◆ SHORT EXERCISE ◆
Among the records that follow, find the line with "rewind_knob();" and the line with "imported = [obj". Set down those lines and all lines between them exactly, without adding anything.

◆ ENTRIES ◆
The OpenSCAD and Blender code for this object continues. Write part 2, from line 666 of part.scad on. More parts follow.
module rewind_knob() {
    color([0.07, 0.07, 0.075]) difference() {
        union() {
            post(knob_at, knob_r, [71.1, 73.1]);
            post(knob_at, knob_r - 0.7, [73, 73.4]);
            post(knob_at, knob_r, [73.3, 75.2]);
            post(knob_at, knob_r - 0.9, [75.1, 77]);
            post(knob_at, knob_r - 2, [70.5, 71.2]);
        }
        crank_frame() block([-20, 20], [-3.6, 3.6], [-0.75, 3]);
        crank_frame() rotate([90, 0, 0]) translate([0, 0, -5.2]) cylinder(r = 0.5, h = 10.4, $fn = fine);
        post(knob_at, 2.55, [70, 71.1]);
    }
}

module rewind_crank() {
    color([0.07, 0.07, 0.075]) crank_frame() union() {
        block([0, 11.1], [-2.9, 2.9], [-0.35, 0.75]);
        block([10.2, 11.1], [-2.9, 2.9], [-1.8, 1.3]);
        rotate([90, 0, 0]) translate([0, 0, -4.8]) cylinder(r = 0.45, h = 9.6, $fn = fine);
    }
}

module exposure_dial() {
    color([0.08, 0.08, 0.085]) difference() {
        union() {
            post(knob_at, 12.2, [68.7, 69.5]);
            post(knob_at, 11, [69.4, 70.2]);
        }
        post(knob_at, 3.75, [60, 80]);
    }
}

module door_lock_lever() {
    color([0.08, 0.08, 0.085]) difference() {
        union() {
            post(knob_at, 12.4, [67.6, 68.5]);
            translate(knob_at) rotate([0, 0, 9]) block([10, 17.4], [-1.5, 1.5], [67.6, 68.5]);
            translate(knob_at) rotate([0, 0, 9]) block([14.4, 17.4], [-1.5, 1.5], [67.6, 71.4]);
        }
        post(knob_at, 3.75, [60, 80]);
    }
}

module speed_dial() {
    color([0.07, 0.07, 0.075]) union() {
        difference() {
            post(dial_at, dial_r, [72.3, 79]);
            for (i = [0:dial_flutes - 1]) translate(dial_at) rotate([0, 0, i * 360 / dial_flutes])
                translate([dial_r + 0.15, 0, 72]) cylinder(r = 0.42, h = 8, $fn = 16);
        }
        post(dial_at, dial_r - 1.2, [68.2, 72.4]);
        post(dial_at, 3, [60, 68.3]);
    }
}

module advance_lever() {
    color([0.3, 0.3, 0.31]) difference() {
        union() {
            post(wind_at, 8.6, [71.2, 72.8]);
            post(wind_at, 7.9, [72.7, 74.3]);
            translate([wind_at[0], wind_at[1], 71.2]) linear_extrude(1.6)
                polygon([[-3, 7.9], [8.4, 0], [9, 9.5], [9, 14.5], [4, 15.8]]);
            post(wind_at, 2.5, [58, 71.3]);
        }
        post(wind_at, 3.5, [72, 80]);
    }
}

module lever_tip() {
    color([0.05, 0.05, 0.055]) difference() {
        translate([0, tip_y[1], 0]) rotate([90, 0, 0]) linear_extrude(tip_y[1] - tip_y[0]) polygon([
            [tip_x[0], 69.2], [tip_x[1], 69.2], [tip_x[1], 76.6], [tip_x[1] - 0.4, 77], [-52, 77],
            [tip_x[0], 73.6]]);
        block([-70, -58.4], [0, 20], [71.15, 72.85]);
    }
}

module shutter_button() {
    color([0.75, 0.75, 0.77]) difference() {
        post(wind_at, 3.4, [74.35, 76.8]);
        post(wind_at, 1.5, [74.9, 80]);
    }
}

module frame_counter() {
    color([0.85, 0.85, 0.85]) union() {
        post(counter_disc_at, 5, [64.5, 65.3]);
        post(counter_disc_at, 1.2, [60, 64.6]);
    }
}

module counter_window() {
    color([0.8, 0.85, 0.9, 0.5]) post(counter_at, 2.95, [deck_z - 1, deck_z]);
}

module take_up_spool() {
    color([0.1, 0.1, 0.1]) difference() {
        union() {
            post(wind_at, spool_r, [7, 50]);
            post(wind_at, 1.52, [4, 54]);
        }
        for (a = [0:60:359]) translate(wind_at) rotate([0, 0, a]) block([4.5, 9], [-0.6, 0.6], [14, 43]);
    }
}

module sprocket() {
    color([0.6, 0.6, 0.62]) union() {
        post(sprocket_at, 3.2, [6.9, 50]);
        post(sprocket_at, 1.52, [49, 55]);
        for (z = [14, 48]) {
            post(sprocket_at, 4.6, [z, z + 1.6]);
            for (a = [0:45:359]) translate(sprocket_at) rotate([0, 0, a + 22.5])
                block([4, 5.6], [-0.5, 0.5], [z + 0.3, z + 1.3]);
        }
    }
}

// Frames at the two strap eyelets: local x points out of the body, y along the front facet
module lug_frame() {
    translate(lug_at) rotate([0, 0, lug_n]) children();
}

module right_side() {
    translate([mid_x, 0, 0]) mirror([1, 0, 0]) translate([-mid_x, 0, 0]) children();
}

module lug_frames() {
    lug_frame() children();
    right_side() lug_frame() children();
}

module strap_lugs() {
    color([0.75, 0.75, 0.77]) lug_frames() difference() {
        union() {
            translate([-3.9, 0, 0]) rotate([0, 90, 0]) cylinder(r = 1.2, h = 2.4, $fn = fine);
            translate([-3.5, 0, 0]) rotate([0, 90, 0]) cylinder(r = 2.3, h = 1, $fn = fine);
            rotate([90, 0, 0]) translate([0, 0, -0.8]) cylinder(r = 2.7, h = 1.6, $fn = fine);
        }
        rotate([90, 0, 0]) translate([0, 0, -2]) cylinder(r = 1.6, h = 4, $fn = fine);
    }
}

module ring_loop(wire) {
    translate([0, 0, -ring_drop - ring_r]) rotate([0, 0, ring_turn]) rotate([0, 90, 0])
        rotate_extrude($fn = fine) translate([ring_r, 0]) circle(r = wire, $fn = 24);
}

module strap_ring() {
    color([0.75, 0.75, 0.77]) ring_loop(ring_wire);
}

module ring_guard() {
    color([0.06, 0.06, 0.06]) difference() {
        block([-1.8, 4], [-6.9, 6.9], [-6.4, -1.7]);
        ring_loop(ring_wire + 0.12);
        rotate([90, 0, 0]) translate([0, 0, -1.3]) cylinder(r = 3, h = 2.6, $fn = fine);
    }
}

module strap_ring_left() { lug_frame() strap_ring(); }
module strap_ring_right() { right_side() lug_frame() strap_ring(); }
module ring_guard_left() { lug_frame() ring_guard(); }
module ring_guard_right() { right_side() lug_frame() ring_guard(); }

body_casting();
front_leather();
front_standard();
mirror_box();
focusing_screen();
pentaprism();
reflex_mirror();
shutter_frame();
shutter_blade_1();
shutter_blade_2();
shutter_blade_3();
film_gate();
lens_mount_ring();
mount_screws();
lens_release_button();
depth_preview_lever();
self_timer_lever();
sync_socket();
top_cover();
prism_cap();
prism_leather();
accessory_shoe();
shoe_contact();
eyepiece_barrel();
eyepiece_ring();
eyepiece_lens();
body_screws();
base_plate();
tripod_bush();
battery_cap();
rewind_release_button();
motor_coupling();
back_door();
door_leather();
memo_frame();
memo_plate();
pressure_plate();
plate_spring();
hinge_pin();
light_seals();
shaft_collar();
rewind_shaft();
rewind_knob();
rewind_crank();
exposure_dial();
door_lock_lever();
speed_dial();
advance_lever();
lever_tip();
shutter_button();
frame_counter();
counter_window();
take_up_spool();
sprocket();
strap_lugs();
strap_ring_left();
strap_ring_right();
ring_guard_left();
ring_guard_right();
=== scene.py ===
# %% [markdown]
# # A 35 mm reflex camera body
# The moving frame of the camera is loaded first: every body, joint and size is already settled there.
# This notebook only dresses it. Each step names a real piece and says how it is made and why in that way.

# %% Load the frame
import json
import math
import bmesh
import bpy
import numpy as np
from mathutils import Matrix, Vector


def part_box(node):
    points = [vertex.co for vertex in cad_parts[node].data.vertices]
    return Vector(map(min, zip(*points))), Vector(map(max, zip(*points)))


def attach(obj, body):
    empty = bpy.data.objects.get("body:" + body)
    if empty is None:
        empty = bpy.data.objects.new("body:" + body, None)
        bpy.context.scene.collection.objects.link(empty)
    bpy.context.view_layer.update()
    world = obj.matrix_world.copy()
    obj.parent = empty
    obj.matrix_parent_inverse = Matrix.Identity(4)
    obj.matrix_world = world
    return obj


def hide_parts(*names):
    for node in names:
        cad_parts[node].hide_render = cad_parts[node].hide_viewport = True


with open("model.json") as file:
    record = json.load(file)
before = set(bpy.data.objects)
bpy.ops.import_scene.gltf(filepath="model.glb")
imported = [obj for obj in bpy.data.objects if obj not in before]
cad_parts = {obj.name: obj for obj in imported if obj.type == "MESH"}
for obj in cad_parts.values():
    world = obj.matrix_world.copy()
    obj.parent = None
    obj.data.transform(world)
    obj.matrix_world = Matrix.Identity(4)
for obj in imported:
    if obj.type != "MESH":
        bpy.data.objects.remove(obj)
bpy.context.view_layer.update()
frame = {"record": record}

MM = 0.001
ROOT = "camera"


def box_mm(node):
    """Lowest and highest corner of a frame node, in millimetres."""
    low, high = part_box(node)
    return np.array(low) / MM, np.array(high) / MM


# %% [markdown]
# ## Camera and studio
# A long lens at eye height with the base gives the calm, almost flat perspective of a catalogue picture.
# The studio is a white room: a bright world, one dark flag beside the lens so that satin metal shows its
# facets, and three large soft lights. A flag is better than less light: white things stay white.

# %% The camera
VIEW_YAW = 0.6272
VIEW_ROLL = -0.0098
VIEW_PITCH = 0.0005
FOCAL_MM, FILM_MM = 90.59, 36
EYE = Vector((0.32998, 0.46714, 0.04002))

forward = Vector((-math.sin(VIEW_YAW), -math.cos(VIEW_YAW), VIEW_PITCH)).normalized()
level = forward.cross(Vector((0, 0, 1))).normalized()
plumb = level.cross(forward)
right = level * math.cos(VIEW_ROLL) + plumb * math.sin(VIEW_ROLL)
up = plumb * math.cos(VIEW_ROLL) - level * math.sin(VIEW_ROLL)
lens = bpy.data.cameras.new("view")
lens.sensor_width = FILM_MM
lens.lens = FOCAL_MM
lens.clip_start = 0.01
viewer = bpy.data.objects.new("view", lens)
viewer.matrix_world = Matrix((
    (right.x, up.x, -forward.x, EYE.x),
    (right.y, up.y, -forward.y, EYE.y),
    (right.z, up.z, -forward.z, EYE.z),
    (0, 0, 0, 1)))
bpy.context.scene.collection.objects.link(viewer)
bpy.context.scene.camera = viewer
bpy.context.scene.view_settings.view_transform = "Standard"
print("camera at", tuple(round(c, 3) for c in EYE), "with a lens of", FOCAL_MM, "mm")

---

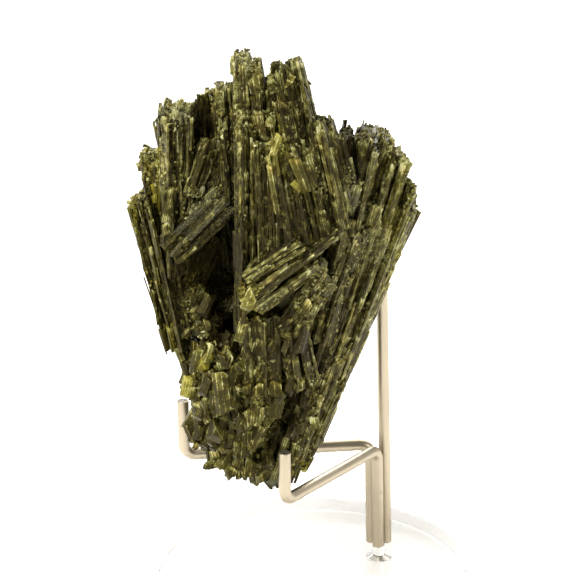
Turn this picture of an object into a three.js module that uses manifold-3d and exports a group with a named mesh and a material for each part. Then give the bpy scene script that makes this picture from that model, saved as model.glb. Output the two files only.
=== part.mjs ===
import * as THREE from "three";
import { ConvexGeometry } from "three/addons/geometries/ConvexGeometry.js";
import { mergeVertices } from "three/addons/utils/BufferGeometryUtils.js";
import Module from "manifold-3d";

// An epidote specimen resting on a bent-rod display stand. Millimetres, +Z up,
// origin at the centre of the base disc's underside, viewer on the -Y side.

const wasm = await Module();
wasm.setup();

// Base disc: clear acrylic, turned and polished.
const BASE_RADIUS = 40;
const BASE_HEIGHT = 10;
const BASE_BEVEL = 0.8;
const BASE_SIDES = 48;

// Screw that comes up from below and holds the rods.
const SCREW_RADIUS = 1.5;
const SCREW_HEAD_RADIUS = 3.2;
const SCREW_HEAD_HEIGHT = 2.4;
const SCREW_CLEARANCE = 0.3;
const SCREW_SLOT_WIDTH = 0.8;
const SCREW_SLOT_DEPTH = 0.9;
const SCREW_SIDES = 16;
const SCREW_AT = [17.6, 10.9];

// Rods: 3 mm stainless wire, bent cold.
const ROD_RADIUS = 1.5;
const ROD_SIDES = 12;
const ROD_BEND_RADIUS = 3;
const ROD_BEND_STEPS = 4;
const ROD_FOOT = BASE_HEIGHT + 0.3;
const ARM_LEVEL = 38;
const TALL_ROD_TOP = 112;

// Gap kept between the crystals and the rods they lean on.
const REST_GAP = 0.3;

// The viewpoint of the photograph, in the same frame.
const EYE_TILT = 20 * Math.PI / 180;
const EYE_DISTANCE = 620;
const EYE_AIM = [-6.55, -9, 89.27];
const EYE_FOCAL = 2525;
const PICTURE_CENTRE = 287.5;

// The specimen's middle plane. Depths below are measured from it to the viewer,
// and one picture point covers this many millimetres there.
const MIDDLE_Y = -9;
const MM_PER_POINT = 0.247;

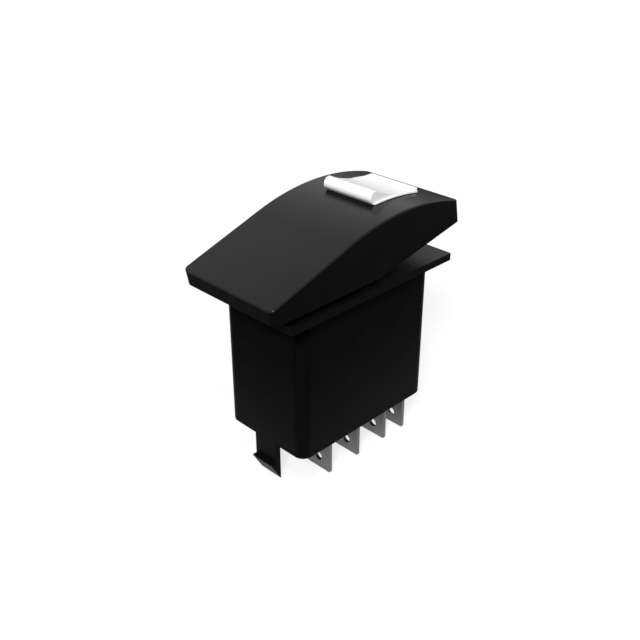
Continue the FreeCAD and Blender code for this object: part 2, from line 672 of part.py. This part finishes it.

◆ THE OUTPUT ◆
rewind_knob();
rewind_crank();
exposure_dial();
door_lock_lever();
speed_dial();
advance_lever();
lever_tip();
shutter_button();
frame_counter();
counter_window();
take_up_spool();
sprocket();
strap_lugs();
strap_ring_left();
strap_ring_right();
ring_guard_left();
ring_guard_right();
=== scene.py ===
# %% [markdown]
# # A 35 mm reflex camera body
# The moving frame of the camera is loaded first: every body, joint and size is already settled there.
# This notebook only dresses it. Each step names a real piece and says how it is made and why in that way.

# %% Load the frame
import json
import math
import bmesh
import bpy
import numpy as np
from mathutils import Matrix, Vector


def part_box(node):
    points = [vertex.co for vertex in cad_parts[node].data.vertices]
    return Vector(map(min, zip(*points))), Vector(map(max, zip(*points)))


def attach(obj, body):
    empty = bpy.data.objects.get("body:" + body)
    if empty is None:
        empty = bpy.data.objects.new("body:" + body, None)
        bpy.context.scene.collection.objects.link(empty)
    bpy.context.view_layer.update()
    world = obj.matrix_world.copy()
    obj.parent = empty
    obj.matrix_parent_inverse = Matrix.Identity(4)
    obj.matrix_world = world
    return obj


def hide_parts(*names):
    for node in names:
        cad_parts[node].hide_render = cad_parts[node].hide_viewport = True


with open("model.json") as file:
    record = json.load(file)
before = set(bpy.data.objects)
bpy.ops.import_scene.gltf(filepath="model.glb")
imported = [obj for obj in bpy.data.objects if obj not in before]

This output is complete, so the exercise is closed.